State museum in Bandung, Indonesia

Sri Baduga Museum (Indonesian Museum Sri Baduga) is a state museum located in Bandung, Indonesia. As a state museum, the museum features various items related with the province of West Java, such as Sundanese crafts, furnishings, geologic history, and natural diversity.

==History==
Sri Baduga Museum was first founded in 1974 within a building formerly used as the government office of the Kawedanan Tegallega, a former administrative division within Bandung. On 5 June 1980, the museum was officially founded as Museum Negeri Propinsi Jawa Barat ("State Museum of West Java Province") by the Ministry of Education and Cultural at that time, Dr. Daud Yusuf. In 1990, the museum was renamed Museum Negeri Propinsi Jawa Barat Sri Baduga ("Sri Baduga State Museum of West Java Province") or Sri Baduga Museum, after a 15th-century Sundanese King Sri Baduga Maharaja.

==Collection==
Sri Baduga Museum collects items related with the Province of West Java.
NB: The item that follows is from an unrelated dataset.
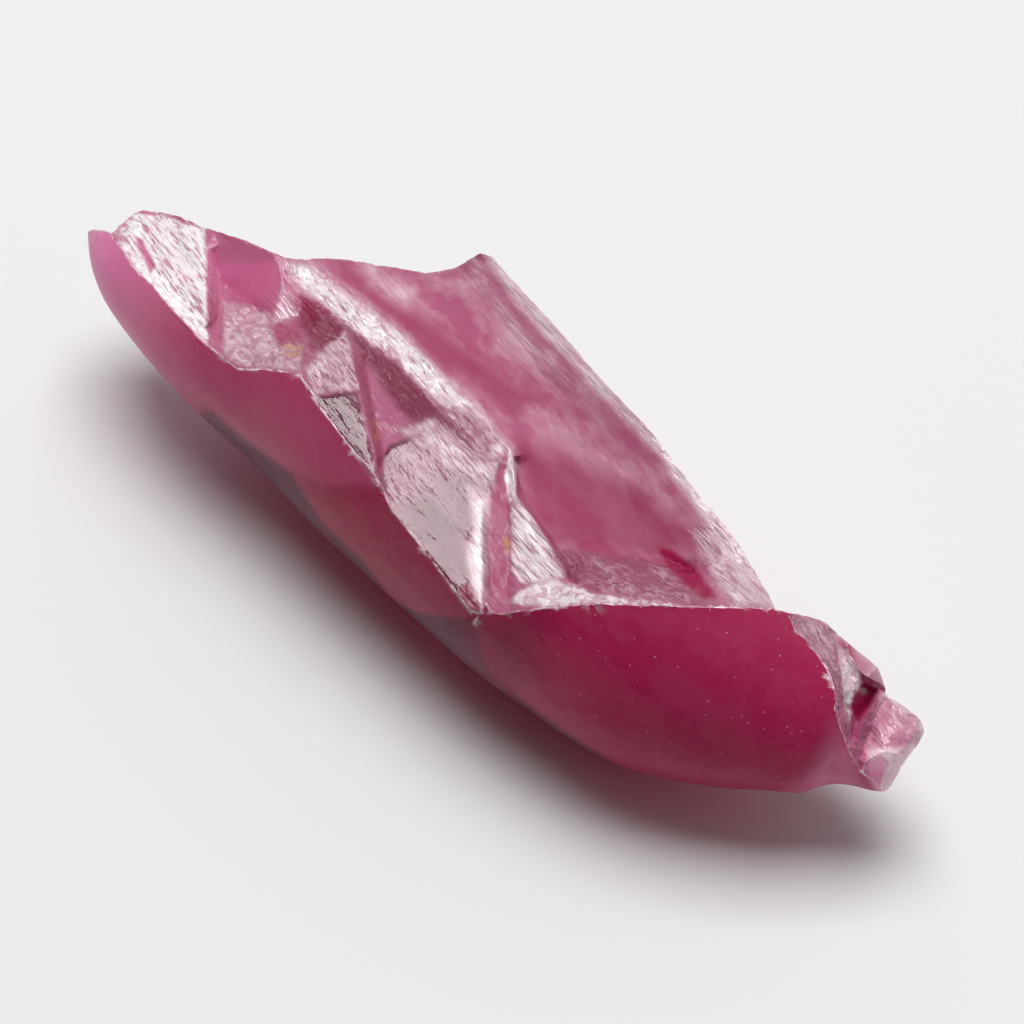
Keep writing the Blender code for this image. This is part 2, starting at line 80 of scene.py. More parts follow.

The collection is spread over three floors. The first floor displays the initial development of the natural history and culture of West Java. The history of West Java is described by a display of heritage items from the prehistoric era to the Hindu-Buddhist era.

The second floor includes an exhibition of traditional cultural objects which were important for living, trade and transport, as well as the influence of the Islam and European culture, the history of national struggle, and various seals of cities in West Java.

The third floor contains ethnographic collections in the form of fabrics, art and ceramics.